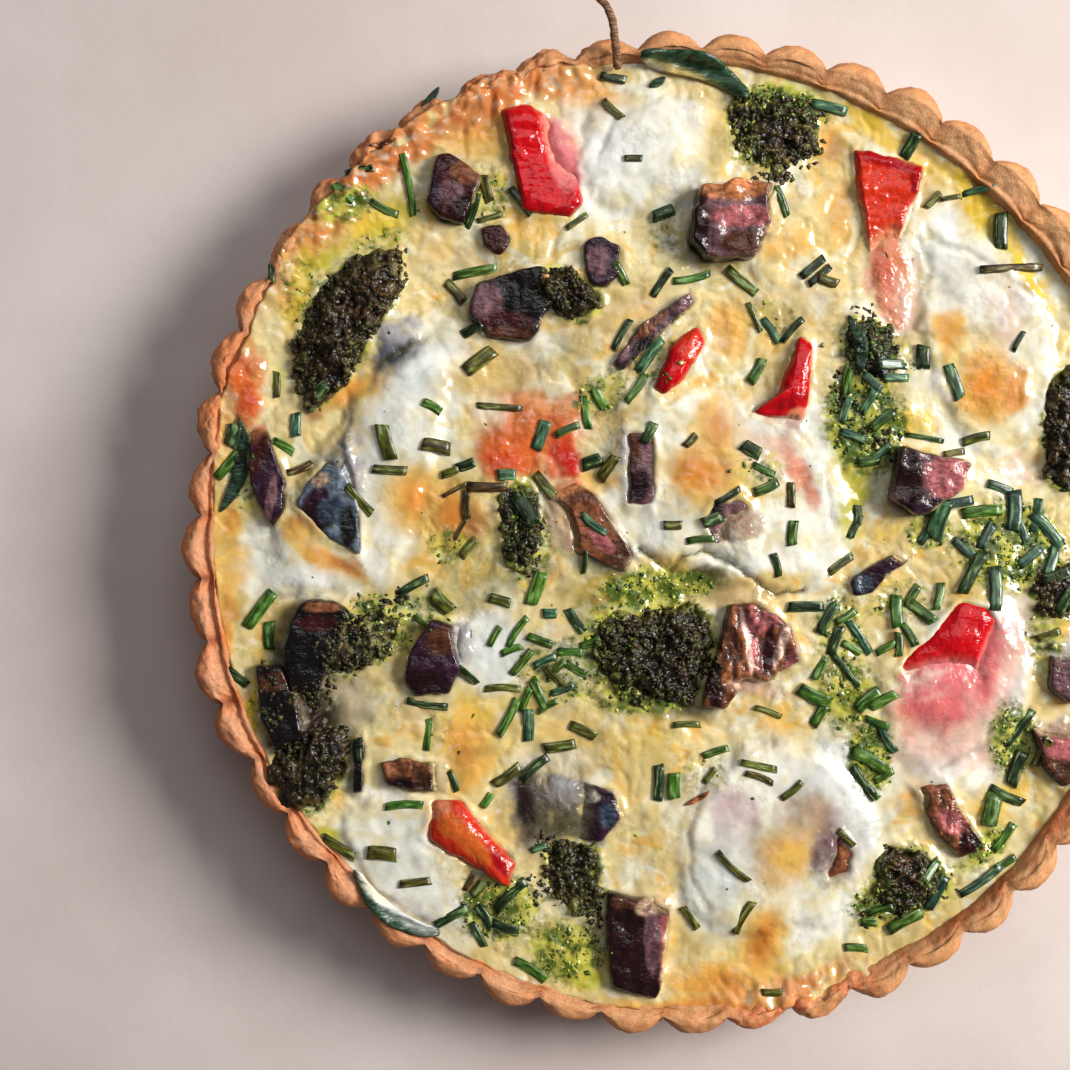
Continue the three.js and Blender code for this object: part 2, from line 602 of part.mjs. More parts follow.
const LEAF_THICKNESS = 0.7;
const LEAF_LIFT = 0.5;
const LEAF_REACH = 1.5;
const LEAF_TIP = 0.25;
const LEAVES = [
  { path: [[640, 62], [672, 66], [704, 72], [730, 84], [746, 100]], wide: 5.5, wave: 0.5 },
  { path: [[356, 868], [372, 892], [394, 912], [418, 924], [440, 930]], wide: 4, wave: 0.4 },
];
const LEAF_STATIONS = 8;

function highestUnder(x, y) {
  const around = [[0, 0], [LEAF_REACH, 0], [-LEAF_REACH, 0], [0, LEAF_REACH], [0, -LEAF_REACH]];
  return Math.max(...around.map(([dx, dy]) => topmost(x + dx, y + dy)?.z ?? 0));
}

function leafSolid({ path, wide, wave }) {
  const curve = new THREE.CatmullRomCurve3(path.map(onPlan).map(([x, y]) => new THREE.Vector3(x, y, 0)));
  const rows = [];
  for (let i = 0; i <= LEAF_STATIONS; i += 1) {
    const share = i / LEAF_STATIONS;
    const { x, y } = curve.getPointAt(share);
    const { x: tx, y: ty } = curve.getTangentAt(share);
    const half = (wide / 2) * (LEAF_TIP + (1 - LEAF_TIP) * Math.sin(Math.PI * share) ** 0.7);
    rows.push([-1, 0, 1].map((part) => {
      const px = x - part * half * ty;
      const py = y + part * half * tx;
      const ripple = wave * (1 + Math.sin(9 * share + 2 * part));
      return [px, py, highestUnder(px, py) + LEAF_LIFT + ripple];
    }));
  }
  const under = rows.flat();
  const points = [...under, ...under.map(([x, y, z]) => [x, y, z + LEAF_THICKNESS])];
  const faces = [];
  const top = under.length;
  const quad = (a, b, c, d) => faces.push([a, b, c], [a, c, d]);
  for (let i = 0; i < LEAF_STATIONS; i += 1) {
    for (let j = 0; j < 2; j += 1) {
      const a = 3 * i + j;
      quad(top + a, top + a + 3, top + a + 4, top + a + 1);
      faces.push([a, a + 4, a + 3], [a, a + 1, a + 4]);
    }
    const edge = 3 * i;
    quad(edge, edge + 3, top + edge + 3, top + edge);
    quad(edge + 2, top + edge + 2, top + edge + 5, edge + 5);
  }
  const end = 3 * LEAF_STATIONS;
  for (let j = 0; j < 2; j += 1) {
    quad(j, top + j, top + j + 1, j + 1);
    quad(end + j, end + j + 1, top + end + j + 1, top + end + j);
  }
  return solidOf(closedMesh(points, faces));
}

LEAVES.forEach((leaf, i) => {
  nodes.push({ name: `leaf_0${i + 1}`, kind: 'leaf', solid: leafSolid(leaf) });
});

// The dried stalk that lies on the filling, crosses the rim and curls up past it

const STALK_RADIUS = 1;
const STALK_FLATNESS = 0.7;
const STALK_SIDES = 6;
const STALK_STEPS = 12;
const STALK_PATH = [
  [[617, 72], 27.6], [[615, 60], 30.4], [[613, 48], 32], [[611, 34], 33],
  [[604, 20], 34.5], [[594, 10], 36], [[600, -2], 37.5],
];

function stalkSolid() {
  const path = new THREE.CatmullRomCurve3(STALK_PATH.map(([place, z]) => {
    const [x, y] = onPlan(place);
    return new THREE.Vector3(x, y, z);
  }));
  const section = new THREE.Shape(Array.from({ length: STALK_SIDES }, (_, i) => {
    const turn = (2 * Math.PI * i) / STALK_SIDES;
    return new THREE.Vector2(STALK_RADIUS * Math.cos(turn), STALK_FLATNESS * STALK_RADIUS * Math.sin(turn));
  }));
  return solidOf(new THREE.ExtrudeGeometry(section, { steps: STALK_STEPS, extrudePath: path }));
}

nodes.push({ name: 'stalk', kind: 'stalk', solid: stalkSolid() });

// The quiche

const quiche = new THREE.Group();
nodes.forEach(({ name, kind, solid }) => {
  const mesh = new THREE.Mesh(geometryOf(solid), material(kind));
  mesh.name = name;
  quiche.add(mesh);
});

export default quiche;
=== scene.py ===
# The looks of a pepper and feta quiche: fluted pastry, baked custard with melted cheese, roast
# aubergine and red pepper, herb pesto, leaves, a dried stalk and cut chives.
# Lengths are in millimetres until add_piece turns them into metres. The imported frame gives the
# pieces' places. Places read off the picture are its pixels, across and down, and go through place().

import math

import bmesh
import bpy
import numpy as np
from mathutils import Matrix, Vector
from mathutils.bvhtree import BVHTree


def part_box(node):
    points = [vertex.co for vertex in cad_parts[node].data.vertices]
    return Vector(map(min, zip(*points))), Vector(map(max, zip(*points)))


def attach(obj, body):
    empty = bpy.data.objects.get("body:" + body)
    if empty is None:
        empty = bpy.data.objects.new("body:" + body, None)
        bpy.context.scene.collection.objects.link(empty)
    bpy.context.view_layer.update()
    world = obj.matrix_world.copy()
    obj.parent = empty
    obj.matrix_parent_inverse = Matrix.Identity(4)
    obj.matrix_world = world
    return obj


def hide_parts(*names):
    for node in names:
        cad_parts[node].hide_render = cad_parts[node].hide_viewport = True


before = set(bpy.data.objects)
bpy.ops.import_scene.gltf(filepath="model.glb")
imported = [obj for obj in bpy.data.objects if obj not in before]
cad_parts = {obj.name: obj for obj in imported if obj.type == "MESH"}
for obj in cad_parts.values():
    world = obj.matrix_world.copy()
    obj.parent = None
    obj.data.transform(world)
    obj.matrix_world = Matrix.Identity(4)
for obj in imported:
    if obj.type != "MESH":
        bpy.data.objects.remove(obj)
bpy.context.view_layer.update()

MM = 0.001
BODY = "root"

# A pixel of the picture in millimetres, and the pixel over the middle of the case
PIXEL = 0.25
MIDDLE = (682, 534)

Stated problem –
Give back exactly the lines from the line holding "before = set(bpy.data.objects)" through the last line of the listing, including both.

Correct result –
before = set(bpy.data.objects)
bpy.ops.import_scene.gltf(filepath="model.glb")
imported = [obj for obj in bpy.data.objects if obj not in before]
cad_parts = {obj.name: obj for obj in imported if obj.type == "MESH"}
for obj in cad_parts.values():
    world = obj.matrix_world.copy()
    obj.parent = None
    obj.data.transform(world)
    obj.matrix_world = Matrix.Identity(4)
for obj in imported:
    if obj.type != "MESH":
        bpy.data.objects.remove(obj)
bpy.context.view_layer.update()

MM = 0.001
BODY = "root"

# A pixel of the picture in millimetres, and the pixel over the middle of the case
PIXEL = 0.25
MIDDLE = (682, 534)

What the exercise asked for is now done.